**DIRECTIONS FOR THIS TASK:** From the first line of the data below, repeat each line exactly until you reach the line with "const GAP = 0.3;"; include that line too.

────────────────────

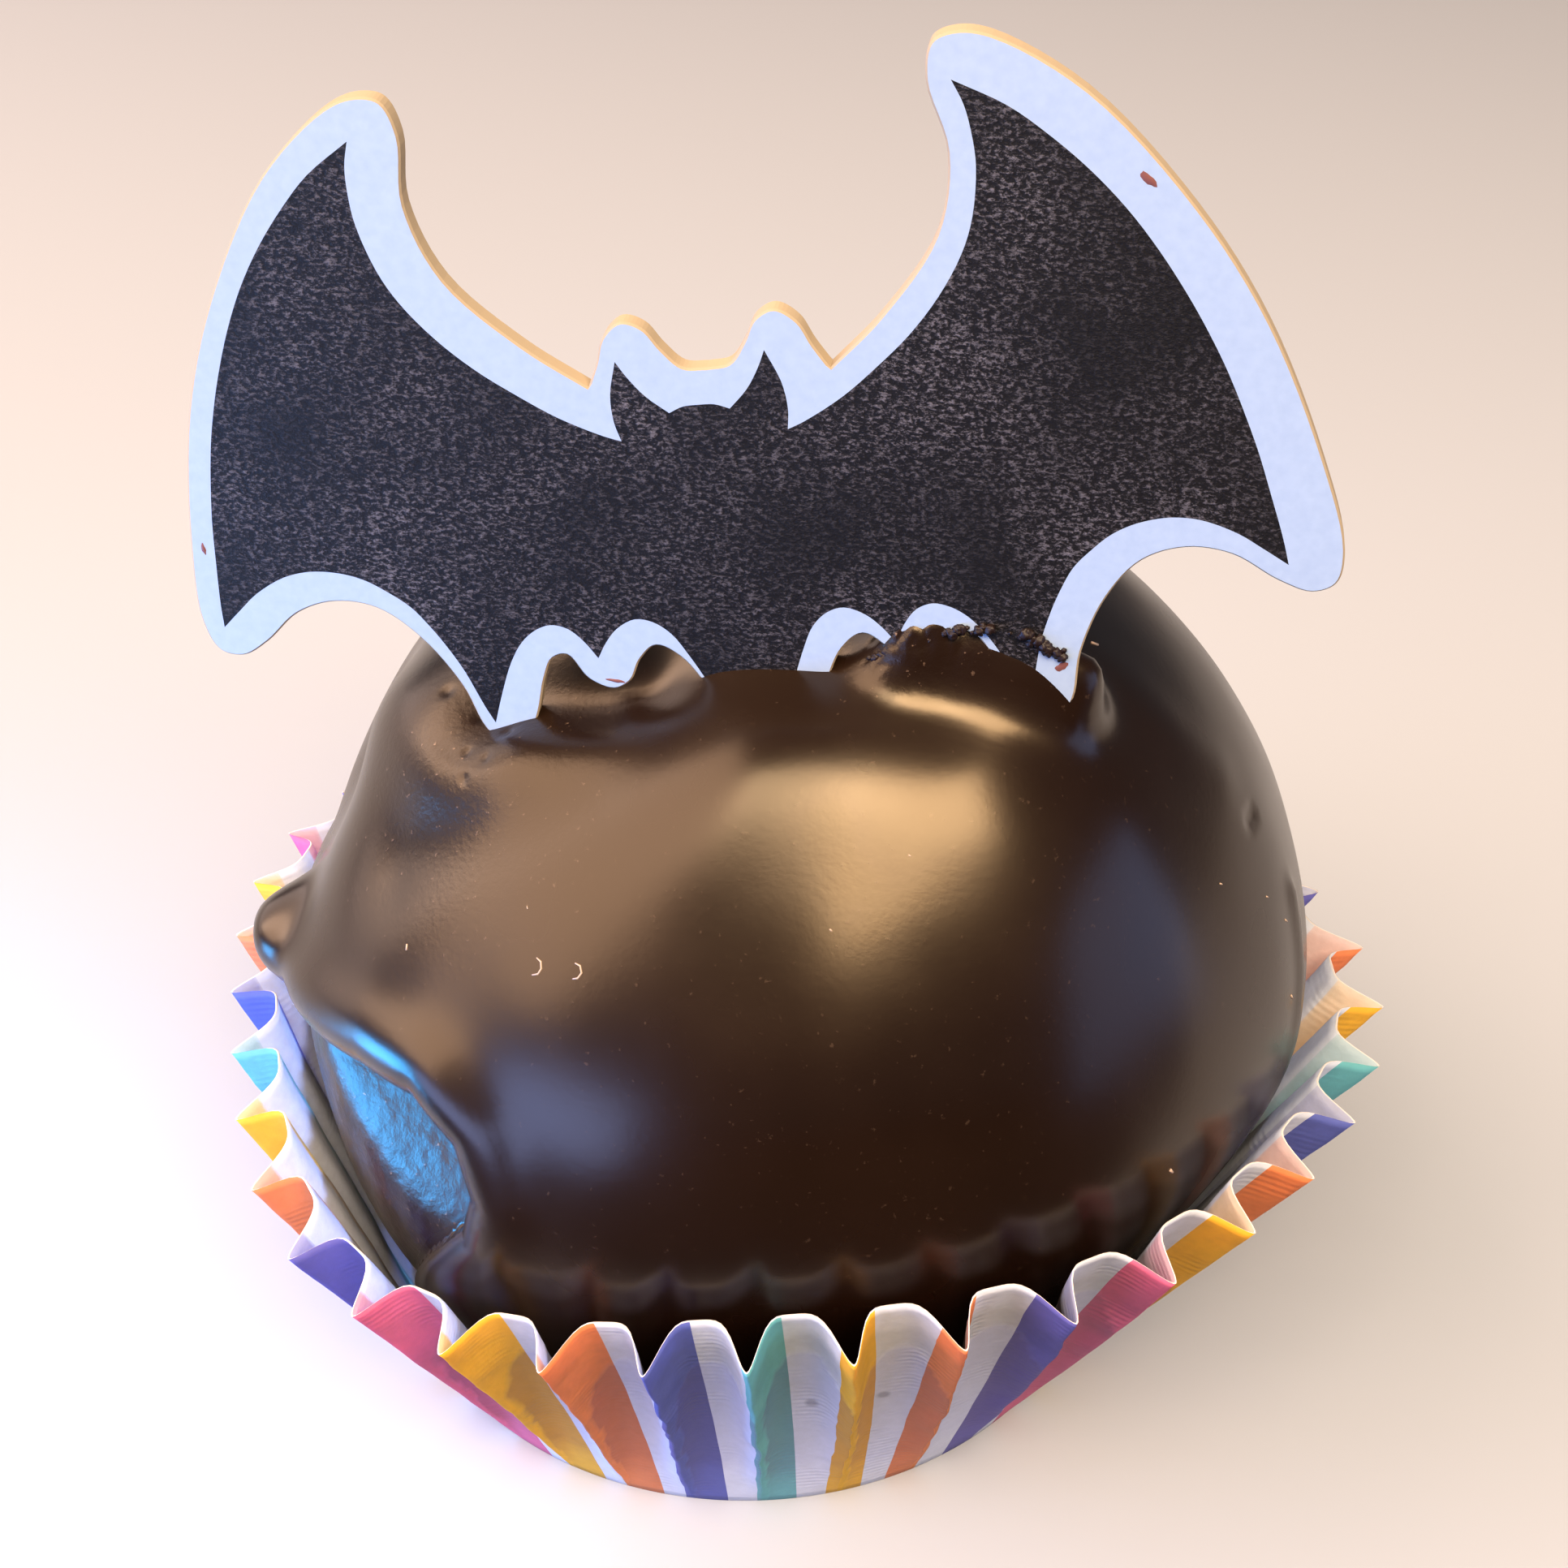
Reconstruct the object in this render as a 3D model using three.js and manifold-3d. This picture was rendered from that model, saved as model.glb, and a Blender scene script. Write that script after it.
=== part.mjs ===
// A chocolate-coated cake pop without a stick. It sits in a small fluted paper case, and a die-cut
// bat plaque is pushed into its top.
// Millimetres and degrees, +Z up. The origin is the middle of the case's flat base, and -Y is the front.

import * as THREE from 'three';
import { mergeVertices } from 'three/addons/utils/BufferGeometryUtils.js';
import Module from 'manifold-3d';

const GAP = 0.3; // clearance between two pieces that touch

// The paper case: a flat disc, and a fluted wall that leans out from it.
const CASE = {
  baseRadius: 16.5,
  rimRadius: 25, // to the sharp outer folds
  rimHeight: 16.4,
  rimShift: 1.1, // how far the rim's middle lies to +X of the base's
  paper: 0.3,
  flutes: 38,
  firstFold: 144.5,
  foldDrift: 1.5, // the flutes are packed closer at the front: how far their folds stray at most,
  driftPeak: 163.5, // and where
  slant: 1.2, // the flutes run up aslant: degrees from the rim to the base,
  frontSlant: 8.3, // and more round this angle, where the case was handled
  slantPeak: -62,
  slantWidth: 20,
  rimDepth: 2, // from the outer folds in to the broad crests, and none at the base
  crestRound: 3, // how the crests' arches round off, and how the valley opens at a fold
  foldOpening: 1.5,
  crestRise: 0.65, // the crests lean out less than the folds, so they stand higher
  stepsPerFlute: 8,
};
// Handling has pushed the rim out of round and out of level, in waves that peak at these angles.
const RIM_SWAY = [
  { waves: 1, size: 0.5, peak: 10 },
  { waves: 2, size: 0.7, peak: -42 },
  { waves: 3, size: 0.8, peak: -20 },
  { waves: 4, size: 0.35, peak: -15 },
  { waves: 5, size: 0.7, peak: 9 },
];
const RIM_LIFT = [
  { waves: 1, size: 0.7, peak: -37 },
  { waves: 2, size: 0.5, peak: -61 },
  { waves: 3, size: 0.8, peak: -57 },
];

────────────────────

**SOLUTION BELOW:**
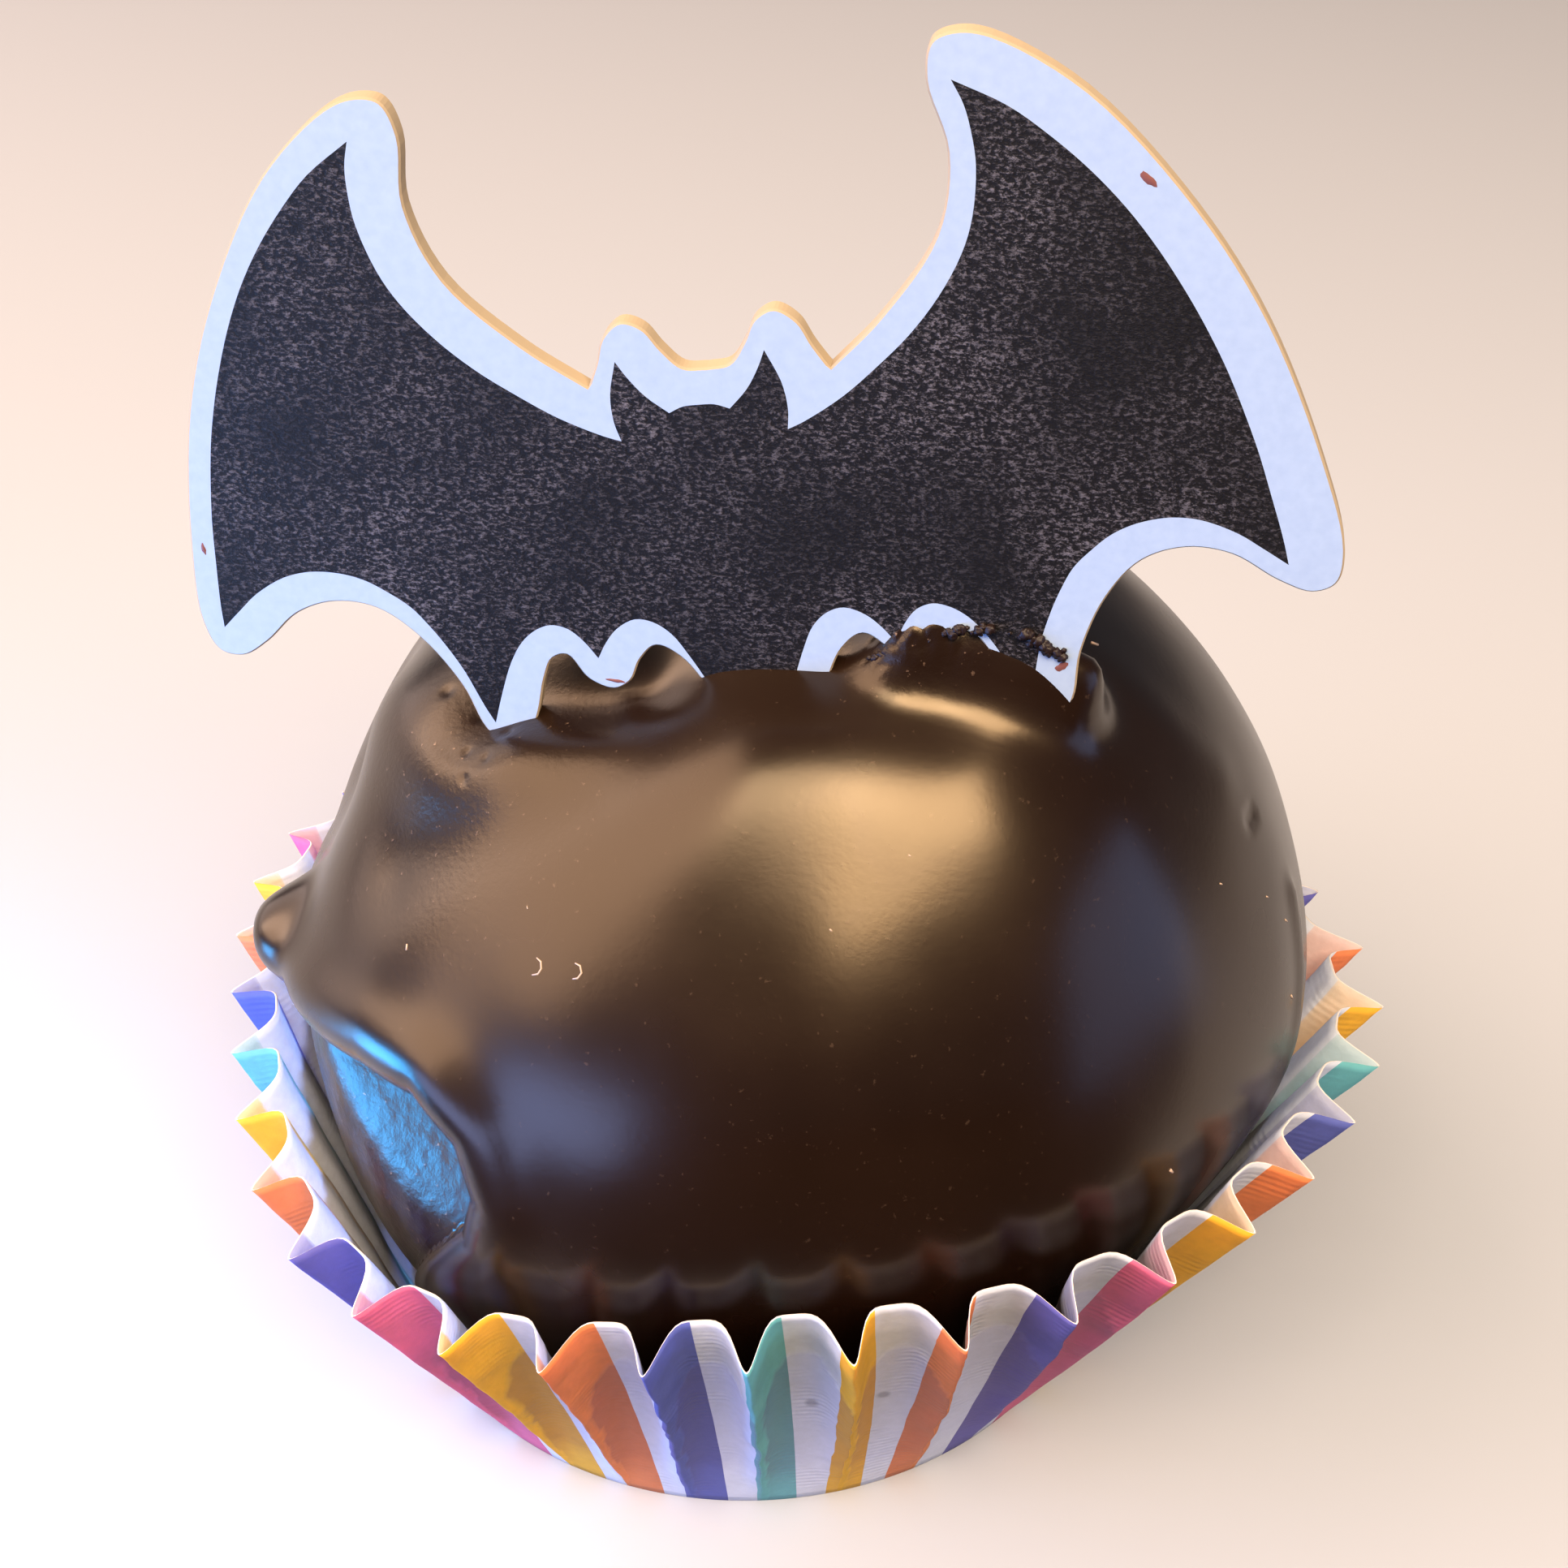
Reconstruct the object in this render as a 3D model using three.js and manifold-3d. This picture was rendered from that model, saved as model.glb, and a Blender scene script. Write that script after it.
=== part.mjs ===
// A chocolate-coated cake pop without a stick. It sits in a small fluted paper case, and a die-cut
// bat plaque is pushed into its top.
// Millimetres and degrees, +Z up. The origin is the middle of the case's flat base, and -Y is the front.

import * as THREE from 'three';
import { mergeVertices } from 'three/addons/utils/BufferGeometryUtils.js';
import Module from 'manifold-3d';

const GAP = 0.3; // clearance between two pieces that touch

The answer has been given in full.